My husband told me last night that I have to post a blog today. It’s adorable how he thinks he gets to tell me to do things. But I’ve been a bad blogger lately, so I’m trying to get re-motivated.
I don’t wear a wedding ring and I didn’t change my last name. A casual observer would think I’m not really married. But then how do you explain how my car gets filled with gas, how my dinners get made, and how all my annoying errands are miraculously already done when I get home from work?
The reason I don’t wear a wedding ring is that I’m allergic to metal. I think specifically nickel, but I have no medical proof.
About a month after I got married, my finger started hurting. Like, aching-in-the-bone hurting. But I’m not a big jewelry-wearer, so I figured it was just me adjusting to having a metal band around my finger. Normal people have chronic finger pain when they wear rings, right?
So then my finger started itching under the ring. A lot. But again, I just figured I wasn’t used to wearing jewelry.
Then my skin turned red. I figured it was because of the scratching, so I stopped scratching.
Then my skin started to peel off and scab over. I took that as a sign I should take the ring off.
Shortly after that, I visited my parents and told my mom about my finger. She was like, “Oh, yeah, that happened to me, too. I thought I was allergic to marriage.” Thanks, mom.
So, the reason I haven’t changed my name is a little more complicated. I’ve thought about it a lot, and I think I’ve figured out the reason. But it’s going to take a bit to get there.

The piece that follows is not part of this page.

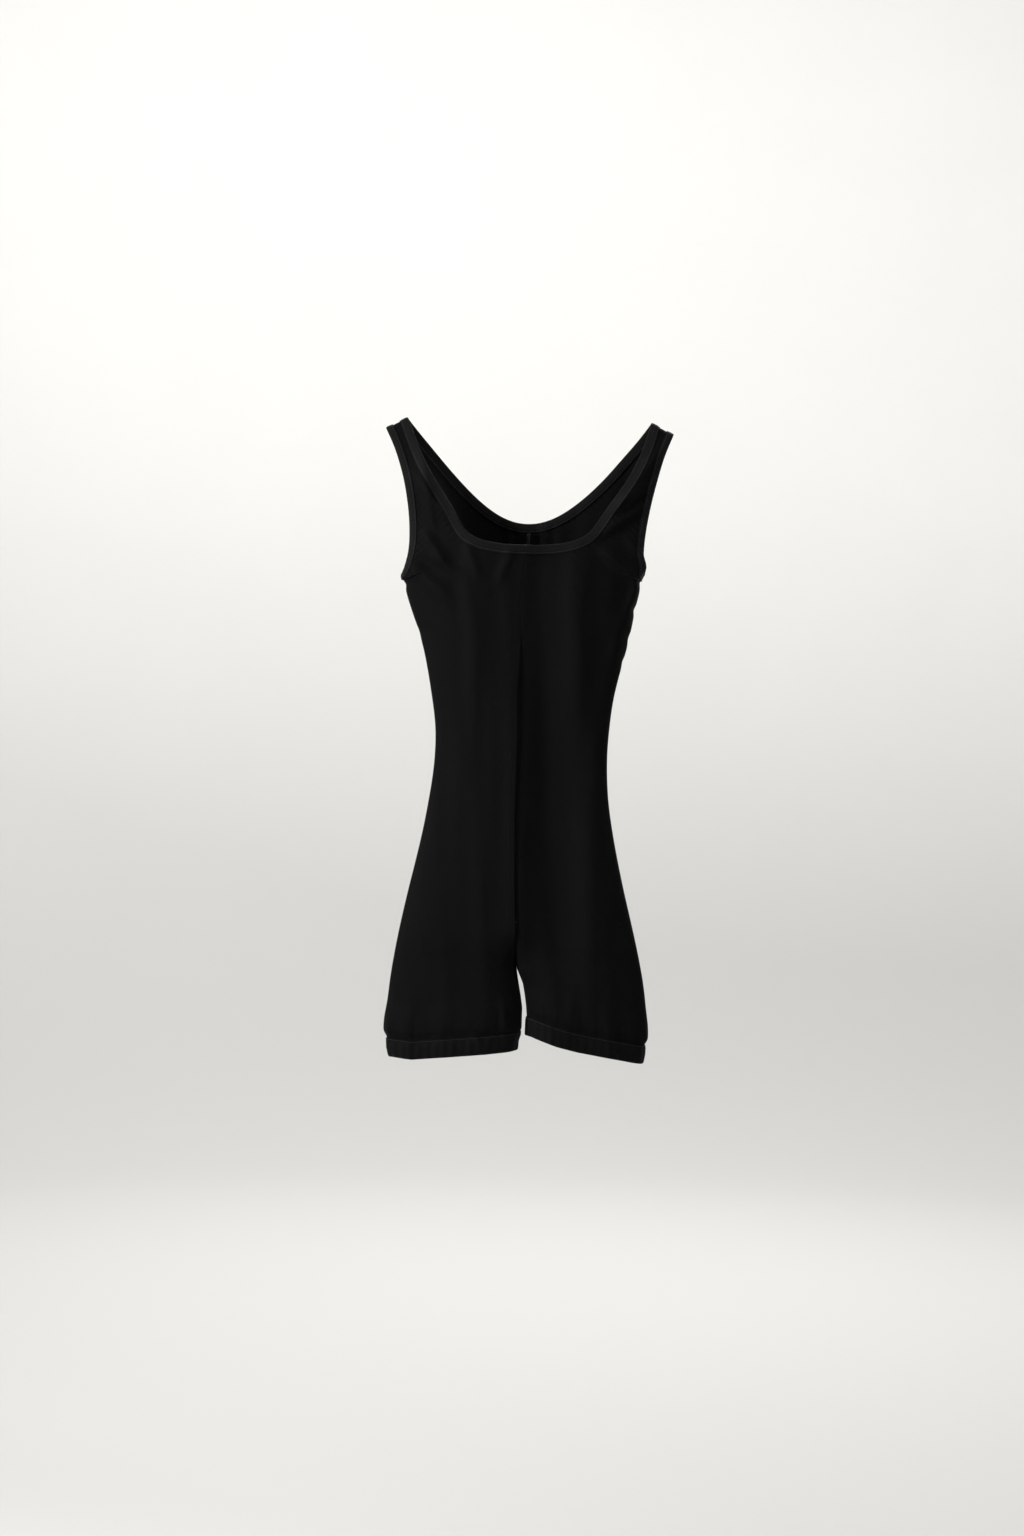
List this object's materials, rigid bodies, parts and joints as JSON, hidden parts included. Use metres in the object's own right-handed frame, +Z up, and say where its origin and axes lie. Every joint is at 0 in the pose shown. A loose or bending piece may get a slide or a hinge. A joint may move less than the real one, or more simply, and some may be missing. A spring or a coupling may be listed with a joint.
{
  "type": "gymnastics leotard",
  "caption": "Sleeveless gymnastics leotard with short banded legs, scooped neck and bound edges, shaped as it hangs from two shoulder straps.",
  "frame": {"origin": "midway between the two shoulder straps, on the hanging line where their undersides rest", "axes": "+X to the wearer's left, +Y towards the wearer's back, +Z up; the front faces -Y"},
  "size_m": [0.323, 0.056, 0.7159],
  "materials": {
    "jersey": "matte black cotton and elastane jersey",
    "binding": "matte black folded jersey binding",
    "elastic": "black covered elastic",
    "thread": "black polyester sewing thread, slight sheen",
    "label": "blank white satin tape"
  },
  "bodies": {
    "torso": {"neck_binding": "binding", "neck_elastic": "elastic", "neck_stitching": "thread", "centre_seam": "thread", "right_front_body": "jersey", "right_back_body": "jersey", "right_armhole_binding": "binding", "right_armhole_elastic": "elastic", "right_armhole_stitching": "thread", "right_shoulder_seam": "thread", "right_side_seam": "thread", "left_front_body": "jersey", "left_back_body": "jersey", "left_armhole_binding": "binding", "left_armhole_elastic": "elastic", "left_armhole_stitching": "thread", "left_shoulder_seam": "thread", "left_side_seam": "thread"},
    "right_leg": {"right_front_leg": "jersey", "right_back_leg": "jersey", "right_hem_binding": "binding", "right_hem_elastic": "elastic", "right_hem_stitching": "thread", "right_leg_side_seam": "thread", "right_inseam": "thread"},
    "left_leg": {"left_front_leg": "jersey", "left_back_leg": "jersey", "left_hem_binding": "binding", "left_hem_elastic": "elastic", "left_hem_stitching": "thread", "left_leg_side_seam": "thread", "left_inseam": "thread"},
    "label": {"care_label": "label"}
  },
  "joints": [
    {"name": "right_leg_swing", "type": "hinge", "parent": "torso", "child": "right_leg", "pos_m": [0, 0, -0.603], "axis": [1, 0, 0], "range_deg": [-20, 20]},
    {"name": "left_leg_swing", "type": "hinge", "parent": "torso", "child": "left_leg", "pos_m": [0, 0, -0.603], "axis": [1, 0, 0], "range_deg": [-20, 20]},
    {"name": "label_flap", "type": "hinge", "parent": "torso", "child": "label", "pos_m": [0.0992, 0, -0.47], "axis": [0, 0, 1], "range_deg": [-15, 15]}
  ]
}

I never thought I had any particular attachment to my last name (Scarbrough, if you don’t know). For one thing, it’s long. I always ran out of bubbles on the front page of standardized test packets. It’s at the end of the alphabet, which means I’m always near the end of roll call. And in my grade in school, it meant I was always sitting next to this girl who once picked her nose and then wiped the booger on me. Gross.

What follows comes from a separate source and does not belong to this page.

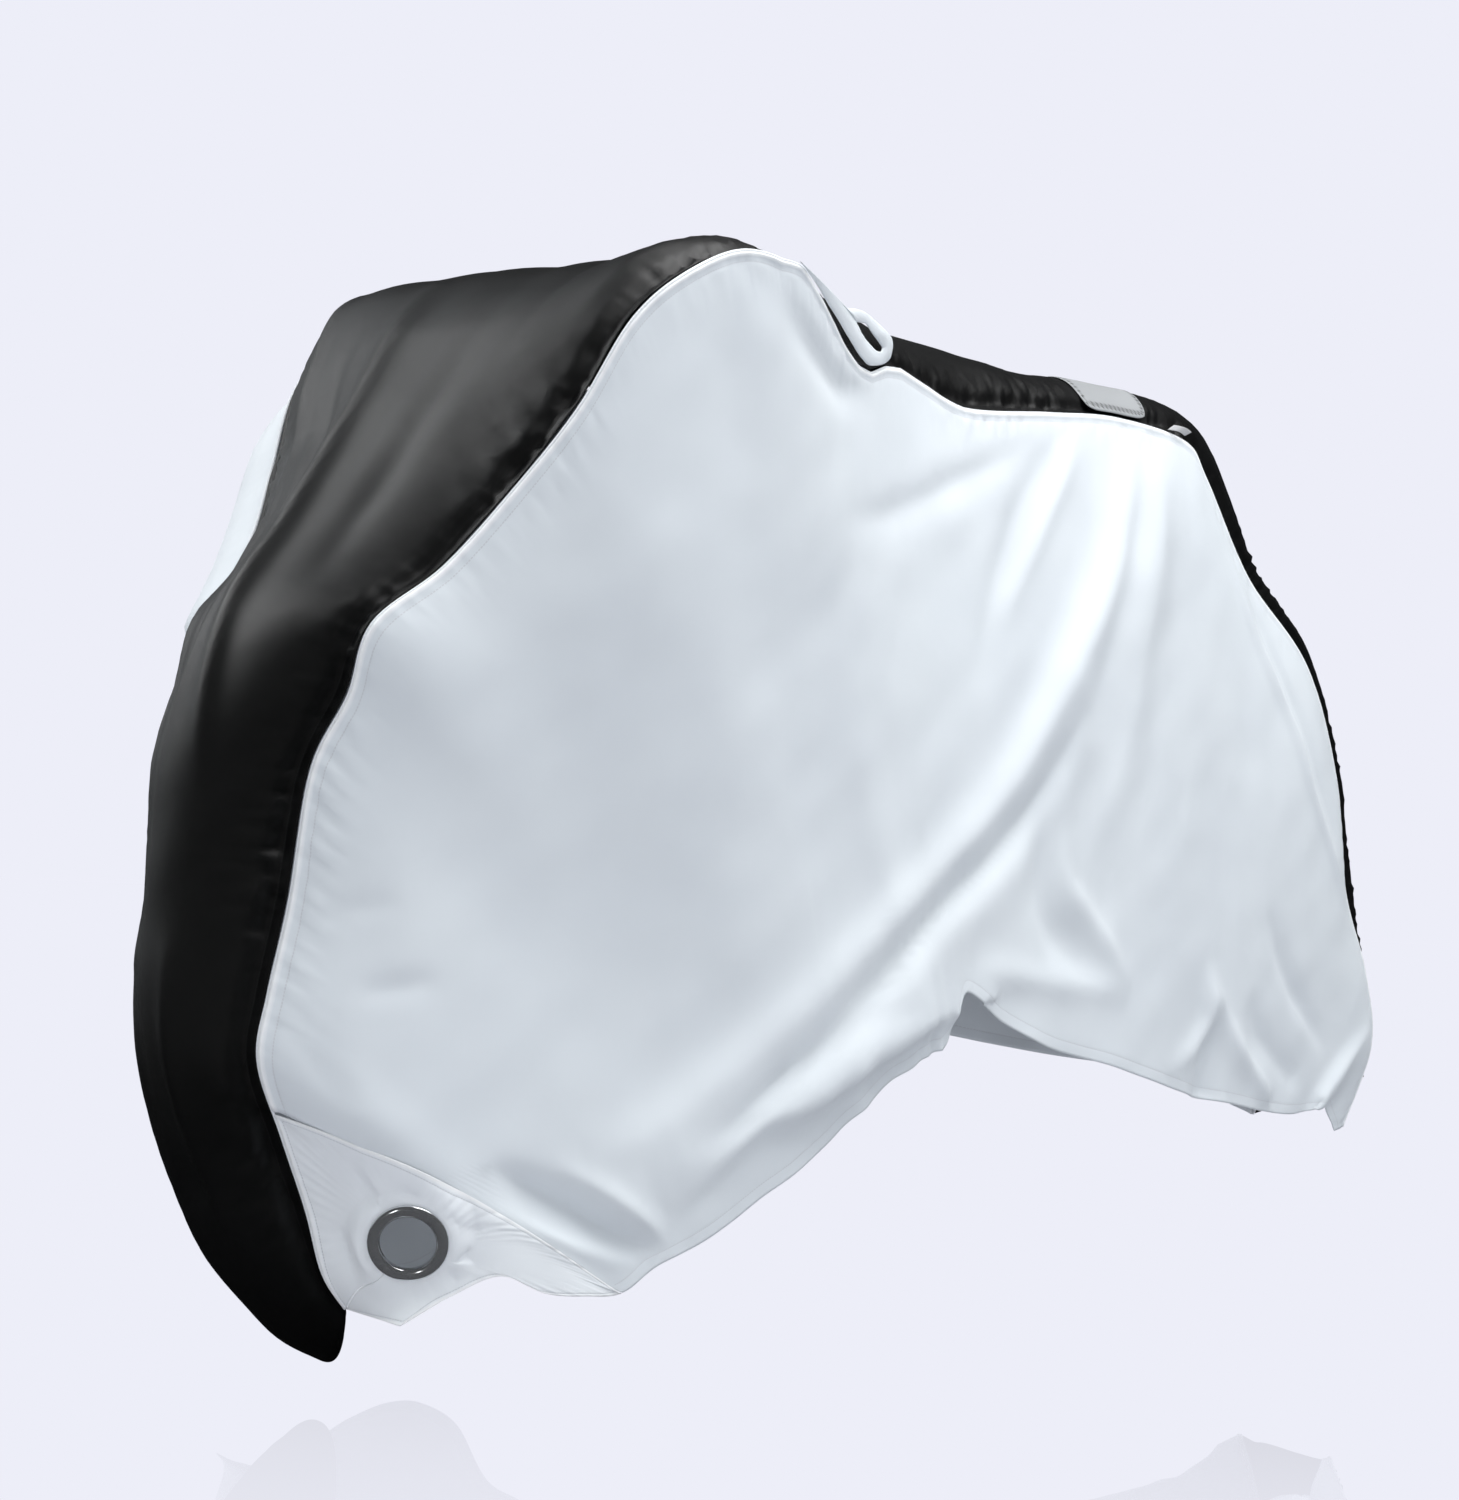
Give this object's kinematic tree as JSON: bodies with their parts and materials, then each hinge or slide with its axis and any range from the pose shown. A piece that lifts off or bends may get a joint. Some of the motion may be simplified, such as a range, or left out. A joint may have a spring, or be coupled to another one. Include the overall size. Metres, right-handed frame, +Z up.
{
  "type": "bicycle cover",
  "caption": "Fitted cloth cover, hollow and open below: two side panels, a gusset that narrows to both ends, piped seams, a lock eyelet in a lower front corner.",
  "frame": {"origin": "the point on the middle plane, just under the gusset's rear peak, at which the cover is held up", "axes": "+X along the cover's length from the front end to the rear end, +Y to the far side, +Z up"},
  "size_m": [1.8819, 0.6977, 1.1564],
  "materials": {
    "silver_cloth": "soft sheen, silver coated weave",
    "black_cloth": "satin",
    "piping": "soft sheen",
    "reflective_cloth": "pale grey, reflective",
    "eyelet_metal": "polished"
  },
  "bodies": {
    "root": {"panel_near": "silver_cloth", "lock_strip": "silver_cloth", "panel_far": "silver_cloth", "gusset": "black_cloth", "piping_near": "piping", "piping_far": "piping", "reflective_patch": "reflective_cloth", "eyelet": "eyelet_metal"}
  },
  "joints": []
}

Also, I had heart surgery when I was a baby, so I have a scar down the middle of my chest. So I got a lot of “Lindsay Emphasis-on-Scarbrough.”

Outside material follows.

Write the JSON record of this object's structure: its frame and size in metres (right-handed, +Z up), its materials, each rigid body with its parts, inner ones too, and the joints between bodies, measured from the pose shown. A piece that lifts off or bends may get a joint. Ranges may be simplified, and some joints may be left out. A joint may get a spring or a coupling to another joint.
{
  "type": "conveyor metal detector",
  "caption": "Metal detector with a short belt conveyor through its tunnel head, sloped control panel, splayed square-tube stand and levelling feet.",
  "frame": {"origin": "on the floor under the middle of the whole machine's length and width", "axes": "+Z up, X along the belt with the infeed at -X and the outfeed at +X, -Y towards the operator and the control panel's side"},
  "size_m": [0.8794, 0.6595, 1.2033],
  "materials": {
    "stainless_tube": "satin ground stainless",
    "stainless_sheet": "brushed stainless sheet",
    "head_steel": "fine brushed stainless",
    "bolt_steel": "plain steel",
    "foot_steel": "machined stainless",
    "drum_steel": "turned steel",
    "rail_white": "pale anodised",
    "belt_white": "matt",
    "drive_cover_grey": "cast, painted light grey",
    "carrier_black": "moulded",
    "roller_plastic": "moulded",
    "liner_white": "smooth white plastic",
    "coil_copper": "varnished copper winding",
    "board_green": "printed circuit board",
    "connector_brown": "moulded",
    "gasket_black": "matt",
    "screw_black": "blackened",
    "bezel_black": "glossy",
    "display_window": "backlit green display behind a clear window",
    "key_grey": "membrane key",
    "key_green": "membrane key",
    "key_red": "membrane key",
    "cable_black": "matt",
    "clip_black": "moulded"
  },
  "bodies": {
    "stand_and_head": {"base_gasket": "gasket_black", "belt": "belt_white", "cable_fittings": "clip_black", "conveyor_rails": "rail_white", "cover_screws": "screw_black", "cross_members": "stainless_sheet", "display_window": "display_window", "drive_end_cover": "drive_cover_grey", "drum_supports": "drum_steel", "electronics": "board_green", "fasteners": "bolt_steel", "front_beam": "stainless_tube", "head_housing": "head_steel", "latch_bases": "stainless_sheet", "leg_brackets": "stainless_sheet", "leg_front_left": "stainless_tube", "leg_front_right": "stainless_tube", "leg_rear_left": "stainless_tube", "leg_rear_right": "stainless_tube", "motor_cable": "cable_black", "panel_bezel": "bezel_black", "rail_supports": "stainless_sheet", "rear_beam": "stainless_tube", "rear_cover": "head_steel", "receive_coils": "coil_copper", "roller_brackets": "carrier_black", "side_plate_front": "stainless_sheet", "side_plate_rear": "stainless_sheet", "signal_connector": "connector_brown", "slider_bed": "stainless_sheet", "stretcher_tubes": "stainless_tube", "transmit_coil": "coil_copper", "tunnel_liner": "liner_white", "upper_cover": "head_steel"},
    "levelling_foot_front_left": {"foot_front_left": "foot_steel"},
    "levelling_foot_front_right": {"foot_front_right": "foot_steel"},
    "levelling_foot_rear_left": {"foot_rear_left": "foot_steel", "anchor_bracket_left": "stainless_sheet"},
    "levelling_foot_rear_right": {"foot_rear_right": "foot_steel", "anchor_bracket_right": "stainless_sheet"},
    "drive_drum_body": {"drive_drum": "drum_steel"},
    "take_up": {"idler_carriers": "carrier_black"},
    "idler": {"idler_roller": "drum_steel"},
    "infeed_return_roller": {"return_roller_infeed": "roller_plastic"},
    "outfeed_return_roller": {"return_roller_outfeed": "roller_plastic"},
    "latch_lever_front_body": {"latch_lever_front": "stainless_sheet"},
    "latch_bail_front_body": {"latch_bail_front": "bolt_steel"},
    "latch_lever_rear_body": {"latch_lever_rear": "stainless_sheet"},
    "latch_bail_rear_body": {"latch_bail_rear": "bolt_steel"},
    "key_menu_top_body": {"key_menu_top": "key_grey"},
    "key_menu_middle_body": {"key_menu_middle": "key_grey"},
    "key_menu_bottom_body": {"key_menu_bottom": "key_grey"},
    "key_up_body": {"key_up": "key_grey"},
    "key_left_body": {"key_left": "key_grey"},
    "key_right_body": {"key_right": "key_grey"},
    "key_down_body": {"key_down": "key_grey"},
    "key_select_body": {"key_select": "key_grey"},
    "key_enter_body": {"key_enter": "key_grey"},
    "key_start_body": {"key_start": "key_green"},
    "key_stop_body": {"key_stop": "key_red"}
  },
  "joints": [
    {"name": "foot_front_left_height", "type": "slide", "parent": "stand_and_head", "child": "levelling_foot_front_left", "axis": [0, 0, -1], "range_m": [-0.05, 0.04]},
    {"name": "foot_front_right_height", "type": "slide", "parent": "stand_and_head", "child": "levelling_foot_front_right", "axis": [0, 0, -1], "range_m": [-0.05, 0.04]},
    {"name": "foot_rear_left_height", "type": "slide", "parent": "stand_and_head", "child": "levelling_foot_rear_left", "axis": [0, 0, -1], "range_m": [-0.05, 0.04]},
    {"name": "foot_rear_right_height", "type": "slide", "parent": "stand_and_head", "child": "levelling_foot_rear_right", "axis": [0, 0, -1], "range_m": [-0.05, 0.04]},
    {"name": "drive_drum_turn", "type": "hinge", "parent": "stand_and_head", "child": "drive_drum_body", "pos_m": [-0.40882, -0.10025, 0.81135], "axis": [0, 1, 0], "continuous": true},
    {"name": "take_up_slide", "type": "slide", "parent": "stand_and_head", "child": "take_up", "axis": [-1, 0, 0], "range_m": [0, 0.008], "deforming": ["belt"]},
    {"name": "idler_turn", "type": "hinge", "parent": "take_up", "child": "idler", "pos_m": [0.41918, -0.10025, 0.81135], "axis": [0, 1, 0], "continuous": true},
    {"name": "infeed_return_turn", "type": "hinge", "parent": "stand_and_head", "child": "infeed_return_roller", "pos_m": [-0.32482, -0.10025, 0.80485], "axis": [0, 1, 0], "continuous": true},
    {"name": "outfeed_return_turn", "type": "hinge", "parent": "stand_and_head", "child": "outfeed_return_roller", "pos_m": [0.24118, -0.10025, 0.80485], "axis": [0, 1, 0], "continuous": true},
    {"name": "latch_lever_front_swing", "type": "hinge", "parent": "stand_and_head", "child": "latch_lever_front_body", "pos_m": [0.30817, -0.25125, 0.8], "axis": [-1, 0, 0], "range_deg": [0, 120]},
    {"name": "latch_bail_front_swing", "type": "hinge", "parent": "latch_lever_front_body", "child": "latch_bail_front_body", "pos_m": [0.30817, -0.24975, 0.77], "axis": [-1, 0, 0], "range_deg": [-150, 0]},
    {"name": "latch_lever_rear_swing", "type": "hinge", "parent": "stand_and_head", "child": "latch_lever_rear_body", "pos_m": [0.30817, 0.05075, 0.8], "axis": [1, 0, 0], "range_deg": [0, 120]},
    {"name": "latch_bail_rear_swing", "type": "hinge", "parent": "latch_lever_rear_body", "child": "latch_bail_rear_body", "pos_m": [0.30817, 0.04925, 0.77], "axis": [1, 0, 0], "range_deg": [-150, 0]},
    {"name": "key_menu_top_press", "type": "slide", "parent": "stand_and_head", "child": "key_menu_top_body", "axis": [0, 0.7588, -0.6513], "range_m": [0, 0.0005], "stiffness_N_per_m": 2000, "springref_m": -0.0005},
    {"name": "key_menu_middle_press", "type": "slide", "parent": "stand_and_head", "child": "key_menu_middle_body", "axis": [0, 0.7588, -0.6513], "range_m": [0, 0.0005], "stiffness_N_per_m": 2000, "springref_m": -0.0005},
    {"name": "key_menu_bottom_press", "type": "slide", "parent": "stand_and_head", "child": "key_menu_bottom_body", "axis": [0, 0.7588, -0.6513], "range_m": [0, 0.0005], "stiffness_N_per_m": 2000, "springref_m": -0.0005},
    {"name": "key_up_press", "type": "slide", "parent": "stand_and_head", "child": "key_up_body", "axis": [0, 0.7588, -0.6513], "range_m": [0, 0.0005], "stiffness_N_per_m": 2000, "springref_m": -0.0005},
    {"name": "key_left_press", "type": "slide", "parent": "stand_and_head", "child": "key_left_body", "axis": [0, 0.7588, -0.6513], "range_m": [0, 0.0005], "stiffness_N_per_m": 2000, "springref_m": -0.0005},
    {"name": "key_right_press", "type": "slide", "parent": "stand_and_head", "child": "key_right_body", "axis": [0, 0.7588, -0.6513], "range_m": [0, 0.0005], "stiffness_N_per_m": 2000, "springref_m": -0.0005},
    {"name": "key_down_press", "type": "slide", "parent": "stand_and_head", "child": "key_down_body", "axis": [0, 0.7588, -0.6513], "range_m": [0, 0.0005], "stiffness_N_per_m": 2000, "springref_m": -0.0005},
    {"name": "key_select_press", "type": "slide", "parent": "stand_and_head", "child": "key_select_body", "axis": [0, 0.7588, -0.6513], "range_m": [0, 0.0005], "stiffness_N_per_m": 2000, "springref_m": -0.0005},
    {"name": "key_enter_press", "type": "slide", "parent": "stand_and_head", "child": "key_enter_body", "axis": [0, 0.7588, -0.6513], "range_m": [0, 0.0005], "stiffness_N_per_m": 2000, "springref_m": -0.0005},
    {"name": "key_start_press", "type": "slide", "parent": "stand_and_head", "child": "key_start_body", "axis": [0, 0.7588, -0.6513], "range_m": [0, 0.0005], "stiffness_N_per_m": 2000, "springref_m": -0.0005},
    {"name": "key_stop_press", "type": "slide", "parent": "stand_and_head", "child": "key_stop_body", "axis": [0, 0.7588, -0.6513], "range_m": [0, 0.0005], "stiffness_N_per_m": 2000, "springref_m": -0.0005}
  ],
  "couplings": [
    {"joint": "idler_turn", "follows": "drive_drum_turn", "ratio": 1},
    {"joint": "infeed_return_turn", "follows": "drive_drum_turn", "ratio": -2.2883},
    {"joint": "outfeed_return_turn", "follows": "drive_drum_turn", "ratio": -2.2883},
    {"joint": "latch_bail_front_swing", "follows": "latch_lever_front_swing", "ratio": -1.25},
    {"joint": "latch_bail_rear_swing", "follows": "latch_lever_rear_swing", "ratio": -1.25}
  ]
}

So, though I never really hated my name, I was not particularly fond of it. But it was my name. No use fighting it.
I never really wanted to get married when I was little. In fact, I didn’t want to get married until a few months before I got engaged. But, when you’re a girl in an american public school, you often get asked about marriage and your future husband. And, when I was growing up, that meant you got asked if you’d keep your name.
Of course, my first answer was always, “I’m never getting married.” But if they kept pushing, I’d say something along the lines of, “It depends.” I always figured if I’d made a name for myself in some way before I got married, I’d keep my name. And if not, I’d change it. That was pretty much my official policy.
So, decades later, the day actually came. I got married. And I certainly had no career to speak of. My name wasn’t well-known. In fact, some of my closest friends knew my last name only as trivia, because I’d been adopted by a group of girls called the Kolter Sisters, and had been known as Lindsay Marie Kolter for many years. (Side note: Marie is not my real middle name either. Almost everything about me is made up, I’m now realizing.) I’d even told my husband that it was up to him. If he wanted me to change it (he did), I would.
But I still haven’t changed my name. What gives?
I’ve given several excuses to people. It’s so much trouble. It costs money. His name is even longer and farther back in the alphabet than mine, and they reflect the same ancestry (extremely English), so there’s barely any difference anyway. All those things are true, but those aren’t the reasons.
See, when I was younger, I wanted to be a writer. I spent every spare minute reading and writing. I stayed up all night finishing stories. And I imagined growing up and actually getting paid to write. I imagined book jackets, movie credits, Oscars and Emmys, all with my name on them. The name I pictured wasn’t Lindsay To-Be-Decided-Later-Depending-on-How-Successful-I-Am-When-I-Get-Married.
I want the name in those credits to be the one I imagined when I was a little girl. Written by Lindsay Scarbrough. Empress if you want to be formal.
So that’s the real, actual, honest reason I haven’t changed my name. It’s not the most logical one, but it makes the most sense to me.